Помилование Пауэрса вызвало особенное оживление у нас во Владимирке: все мы знали, что он сидит здесь, в этой тюрьме. Слухами и сведениями тюрьма полнится: их передают разведчики-зэки из хозобслуги, пересказывают друг другу при перетасовке камер. Мы знали, что Пауэрс сидит в камере-двойнике на втором этаже больничного корпуса. Некоторым даже удалось видеть их — его и его сокамерника — на прогулке в прогулочном дворике (с риском заработать карцер за взгляд на заморскую птичку). Рассказывали, что Пауэрс и его сосед ходят во всем своем, а не в тюремном; что лица их чисто выбриты, не то что у нас — раз в десять дней под машинку; что головы, наоборот, не обриты, а с прической. Сосед Пауэрса — то ли эстонец, то ли латыш, словом, прибалт, образованный человек, хорошо говорит по-английски. Еще во время суда над Пауэрсом этого эстонца стали готовить ему в напарники. У него был срок двадцать пять лет, и вот ему пообещали, что если он выполнит определенные требования, то его помилуют и освободят сразу после Пауэрса — Пауэрсу мол, долго сидеть не придется. Ну, конечно, соблазняли. Зато, если он эти требования не выполнит, — сидеть ему во Владимирке всю жизнь до самой смерти. (А между прочим, такие пожизненные заключенные во Владимирке есть. Например, уже больше двадцати лет сидит лесник, который случайно оказался свидетелем расстрела польских офицеров в Катынском лесу.) Что же это были за требования? Во-первых, чтобы эстонец не рассказывал Пауэрсу о действительном положении заключенных в советской тюрьме, а, наоборот, всячески поддерживал его в уверенности, что все политические находятся в таких же условиях, как он и Пауэрс; мало ли что может случайно произойти: мелькнет во время прогулки чья-нибудь изможденная фигура в тюремной робе, завопит кто-нибудь в больнице (вот, как мы слышали) — так чтобы этот эстонец придумывал для американца правдоподобные и убедительные объяснения. Во-вторых, требовалось, чтобы эстонец поменьше рассказывал о жизни, о быте у нас на воле; пусть занимает Пауэрса разговорами о кино, о литературе, о спорте…
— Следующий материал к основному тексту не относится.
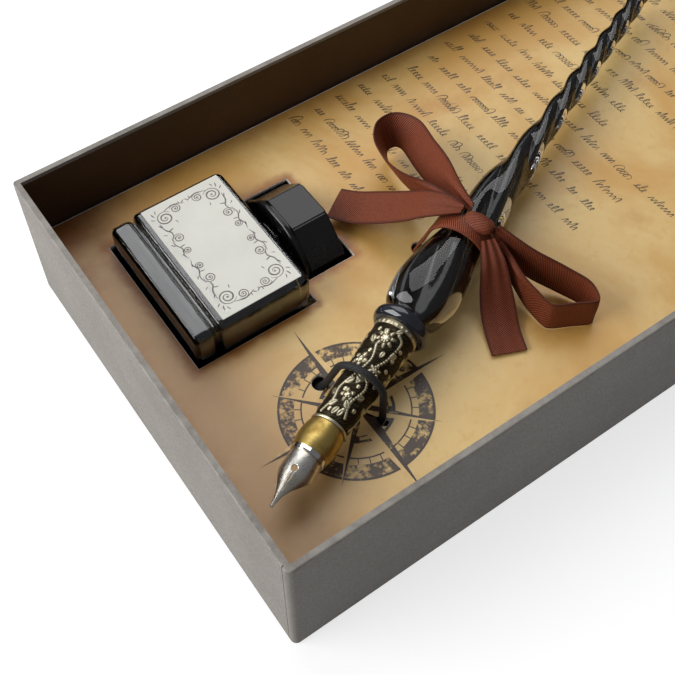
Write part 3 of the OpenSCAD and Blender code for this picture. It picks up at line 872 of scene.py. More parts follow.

Пауэрса и везли-то во Владимир не так, как нас. Ни «воронка», ни вагонзаков он не видал, а прибыл во Владимирскую тюрьму в специальной машине прямо из Москвы.
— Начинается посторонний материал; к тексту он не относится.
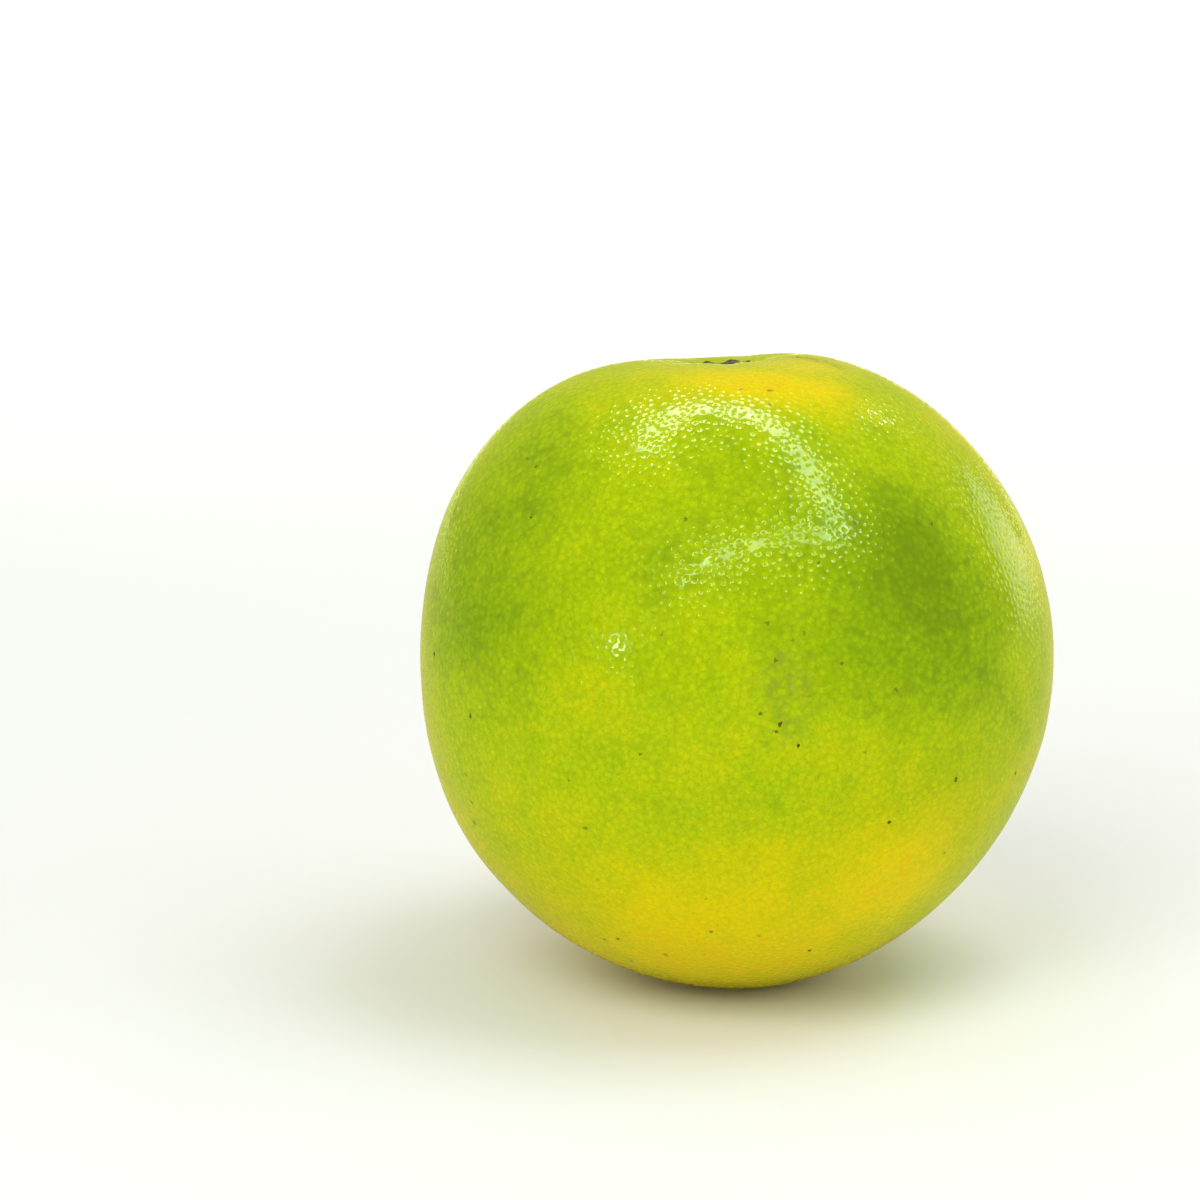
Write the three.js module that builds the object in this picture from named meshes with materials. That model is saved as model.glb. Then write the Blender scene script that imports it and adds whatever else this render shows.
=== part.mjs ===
// A whole sweet orange, picked, standing on the small flat spot of its blossom end,
// with the dried stem button (calyx) still seated in the dimple of its stem end.
//
// Millimetres, +Z up, +Y towards the back. The origin is the middle of the flat spot,
// on the surface that the fruit stands on.
//
// The fruit is one closed surface around a centre point. In every direction it has a
// radius: a mean radius, plus broad lobes that give the square shoulders and the taper,
// less a wide basin and a narrow pit around the leaning stem axis.

import * as THREE from 'three';

const degrees = THREE.MathUtils.degToRad;

// ---- driving dimensions -------------------------------------------------------------

const MEAN_RADIUS = 37.9;
const FOOT_RADIUS = 6.5;
const FOOT_BALL_RADIUS = 38.9;
const FOOT_BLEND_END = degrees(24);

const STEM_LEAN_BACK = degrees(6.5);
const STEM_LEAN_LEFT = degrees(2.4);

const BASIN_DEPTH = 2.4;
const BASIN_REACH = degrees(17);
const PIT_DEPTH = 1.7;
const PIT_REACH = degrees(5.4);

// Broad swellings and hollows of the body, in degrees and millimetres. Azimuth runs from
// +X (right) over +Y (back); polar is the angle down from +Z.
const LOBES = [
  { azimuth: 186, polar: 42, reach: 28, height: 2.0 },
  { azimuth: 8, polar: 26, reach: 20, height: 0.3 },
  { azimuth: 55, polar: 16, reach: 12, height: 0.55 },
  { azimuth: 280, polar: 46, reach: 32, height: 1.0 },
  { azimuth: 110, polar: 95, reach: 34, height: 0.3 },
  { azimuth: 232, polar: 104, reach: 30, height: -0.4 },
  { azimuth: 182, polar: 90, reach: 20, height: -0.55 },
  { azimuth: 175, polar: 132, reach: 34, height: 0.5 },
  { azimuth: 5, polar: 128, reach: 34, height: -0.8 },
  { azimuth: 0, polar: 180, reach: 36, height: 1.0 },
];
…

Так что напрасно, конечно, надеялись наши заключенные, что американский летчик, оказавшись на родине, сможет рассказать там об этом круге ада — настоящей тюремной жизни Пауэрс и не нюхнул.
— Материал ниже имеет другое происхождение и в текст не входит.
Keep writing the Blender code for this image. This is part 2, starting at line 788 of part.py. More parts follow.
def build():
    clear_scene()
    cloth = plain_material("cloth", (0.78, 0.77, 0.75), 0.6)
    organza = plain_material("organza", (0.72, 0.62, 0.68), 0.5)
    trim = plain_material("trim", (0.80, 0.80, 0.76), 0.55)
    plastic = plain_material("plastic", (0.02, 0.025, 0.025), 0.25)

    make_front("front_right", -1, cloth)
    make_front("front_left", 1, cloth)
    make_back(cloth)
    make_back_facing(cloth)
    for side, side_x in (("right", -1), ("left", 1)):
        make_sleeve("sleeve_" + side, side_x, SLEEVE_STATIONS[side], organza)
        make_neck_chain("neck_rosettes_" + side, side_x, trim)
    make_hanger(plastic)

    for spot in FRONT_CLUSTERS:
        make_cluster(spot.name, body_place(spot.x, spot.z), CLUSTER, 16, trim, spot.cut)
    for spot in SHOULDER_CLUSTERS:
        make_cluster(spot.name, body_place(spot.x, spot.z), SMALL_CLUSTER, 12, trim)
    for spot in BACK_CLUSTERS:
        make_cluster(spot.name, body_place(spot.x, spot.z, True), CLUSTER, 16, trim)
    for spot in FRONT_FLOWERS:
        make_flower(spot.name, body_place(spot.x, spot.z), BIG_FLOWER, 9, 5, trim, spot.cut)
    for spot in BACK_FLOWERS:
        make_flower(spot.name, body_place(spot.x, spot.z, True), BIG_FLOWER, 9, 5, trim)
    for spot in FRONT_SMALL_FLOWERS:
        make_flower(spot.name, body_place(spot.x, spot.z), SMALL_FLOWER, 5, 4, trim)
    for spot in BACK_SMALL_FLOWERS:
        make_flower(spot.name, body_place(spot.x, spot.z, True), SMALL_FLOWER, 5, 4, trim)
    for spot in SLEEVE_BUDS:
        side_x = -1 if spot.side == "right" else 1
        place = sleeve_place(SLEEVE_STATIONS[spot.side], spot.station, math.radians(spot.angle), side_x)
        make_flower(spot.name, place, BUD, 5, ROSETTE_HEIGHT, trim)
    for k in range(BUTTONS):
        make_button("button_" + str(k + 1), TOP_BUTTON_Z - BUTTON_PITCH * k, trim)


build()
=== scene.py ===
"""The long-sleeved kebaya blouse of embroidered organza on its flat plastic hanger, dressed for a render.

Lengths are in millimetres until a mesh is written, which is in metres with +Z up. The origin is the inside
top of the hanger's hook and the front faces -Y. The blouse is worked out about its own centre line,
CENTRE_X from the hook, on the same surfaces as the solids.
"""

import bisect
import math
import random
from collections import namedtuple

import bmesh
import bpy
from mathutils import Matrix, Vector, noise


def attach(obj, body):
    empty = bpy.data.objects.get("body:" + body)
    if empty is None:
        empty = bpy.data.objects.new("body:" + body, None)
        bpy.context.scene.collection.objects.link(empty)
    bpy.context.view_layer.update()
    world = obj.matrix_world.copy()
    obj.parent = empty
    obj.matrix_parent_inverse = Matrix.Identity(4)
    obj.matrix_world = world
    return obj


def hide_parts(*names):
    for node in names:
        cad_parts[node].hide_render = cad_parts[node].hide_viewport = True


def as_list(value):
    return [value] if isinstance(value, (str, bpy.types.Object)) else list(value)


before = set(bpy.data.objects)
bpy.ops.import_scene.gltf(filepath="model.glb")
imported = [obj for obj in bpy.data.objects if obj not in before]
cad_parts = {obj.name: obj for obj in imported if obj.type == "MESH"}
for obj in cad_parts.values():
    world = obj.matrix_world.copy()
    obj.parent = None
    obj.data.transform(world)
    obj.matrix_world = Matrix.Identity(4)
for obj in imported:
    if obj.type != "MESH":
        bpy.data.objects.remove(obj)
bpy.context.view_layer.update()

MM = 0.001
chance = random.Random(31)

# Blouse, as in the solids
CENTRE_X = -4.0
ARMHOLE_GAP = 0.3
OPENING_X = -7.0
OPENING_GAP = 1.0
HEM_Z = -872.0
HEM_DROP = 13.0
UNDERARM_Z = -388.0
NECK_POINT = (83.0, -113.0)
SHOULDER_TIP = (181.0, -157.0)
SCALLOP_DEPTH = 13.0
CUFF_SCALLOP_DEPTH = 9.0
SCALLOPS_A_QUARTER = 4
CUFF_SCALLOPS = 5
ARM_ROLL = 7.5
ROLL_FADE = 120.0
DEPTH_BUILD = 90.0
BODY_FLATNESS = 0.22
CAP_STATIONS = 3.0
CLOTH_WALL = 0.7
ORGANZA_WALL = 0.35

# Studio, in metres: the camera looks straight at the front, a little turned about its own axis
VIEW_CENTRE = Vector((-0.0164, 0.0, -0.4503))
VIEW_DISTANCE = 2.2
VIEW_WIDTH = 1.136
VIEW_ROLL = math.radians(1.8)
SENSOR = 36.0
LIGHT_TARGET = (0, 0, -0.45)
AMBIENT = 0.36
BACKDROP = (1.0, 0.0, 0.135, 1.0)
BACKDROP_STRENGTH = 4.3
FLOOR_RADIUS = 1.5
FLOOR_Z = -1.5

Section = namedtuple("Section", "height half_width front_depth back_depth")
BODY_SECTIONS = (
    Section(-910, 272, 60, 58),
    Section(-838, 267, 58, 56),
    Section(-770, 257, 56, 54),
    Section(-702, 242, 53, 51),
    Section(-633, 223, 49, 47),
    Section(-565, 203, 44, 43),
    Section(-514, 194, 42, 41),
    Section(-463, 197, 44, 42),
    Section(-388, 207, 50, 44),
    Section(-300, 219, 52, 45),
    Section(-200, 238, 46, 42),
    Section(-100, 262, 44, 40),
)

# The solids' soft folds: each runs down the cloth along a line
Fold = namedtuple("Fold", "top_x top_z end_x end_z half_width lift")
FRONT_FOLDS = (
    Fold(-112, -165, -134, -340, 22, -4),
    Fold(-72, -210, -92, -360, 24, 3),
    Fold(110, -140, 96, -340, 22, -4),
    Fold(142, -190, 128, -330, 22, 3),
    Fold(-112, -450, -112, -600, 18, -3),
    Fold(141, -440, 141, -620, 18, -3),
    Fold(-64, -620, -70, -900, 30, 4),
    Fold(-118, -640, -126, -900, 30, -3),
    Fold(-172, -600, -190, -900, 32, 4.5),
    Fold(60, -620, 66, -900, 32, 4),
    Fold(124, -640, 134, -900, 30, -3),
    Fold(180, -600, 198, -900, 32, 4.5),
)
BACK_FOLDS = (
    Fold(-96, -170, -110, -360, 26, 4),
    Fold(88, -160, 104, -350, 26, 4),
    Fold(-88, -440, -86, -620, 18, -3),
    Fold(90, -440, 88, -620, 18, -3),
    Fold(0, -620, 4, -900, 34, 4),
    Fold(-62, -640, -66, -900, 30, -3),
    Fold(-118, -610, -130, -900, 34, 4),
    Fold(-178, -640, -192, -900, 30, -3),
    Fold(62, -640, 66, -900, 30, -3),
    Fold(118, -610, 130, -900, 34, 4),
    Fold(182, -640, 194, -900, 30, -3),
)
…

Между прочим, не все у нас верили, что Пауэрса держат в особых условиях. Я знаю об одном таком «неверующем», Геннадии Р., который до остервенения спорил с сокамерниками, что этого не может быть, что раз есть тюремные правила, так они одни для всех. Над ним, конечно, смеялись. Тогда он дал слово, что сам увидит Пауэрса и докажет всем свою правоту. И вот через несколько дней один из его соседей сообщает надзирателям, что Геннадий проглотил две ложки, свою и его. Дело обычное. В камере обыск и, ясное дело, двух ложек не досчитались. Геннадия тащат в больничный корпус на рентген — как раз через тот коридор, где камера Пауэрса. Геннадий, проходя мимо, кинулся к двери (он заранее разузнал номер камеры), откинул заслонку и прилип к глазку. Пока оторопевший надзиратель опомнился и оттащил его, он успел увидеть, что хотел.
Ну, дальше с Геннадием было все, как положено: его вернули в камеру, а потом упекли в карцер на десять суток — и за то, что заглянул в глазок, и за то, что подстроил путешествие в больницу(на рентгене-то у него ничего не обнаружили). Но пока Геннадий в своей камере ожидал постановления о карцере, он рассказал соседям, что видел в камере Пауэрса. Все так, как говорили: и прическа, и свой вольный костюм, и вид такой, что ясно — не голодает.
Из зэков нашей камеры Пауэрса видел Борис Власов — на прогулке в прогулочном дворике — и тоже подтверждал, что и он и эстонец содержатся по-особому.
Многие завидовали эстонцу — и особым условиям, и тому, что он теперь освободится; если бы не Пауэрс, сидеть бы ему от звонка до звонка, как нам. Но еще больше зэков осуждали его: неужели он, сидя вдвоем с американцем, не мог рассказать ему, как мучаются здесь остальные заключенные?
Завидовали зря. Говорили потом, что эстонца не выпустили, обманули, после освобождения Пауэрса перевели в общую камеру на общие условия и он на другой день покончил с собой. Был и другой слух — что все-таки освободили. И что перевели в другую тюрьму. Не знаю, какой из этих — правда. Верно только одно: этот эстонец исчез, и никто его больше не видел.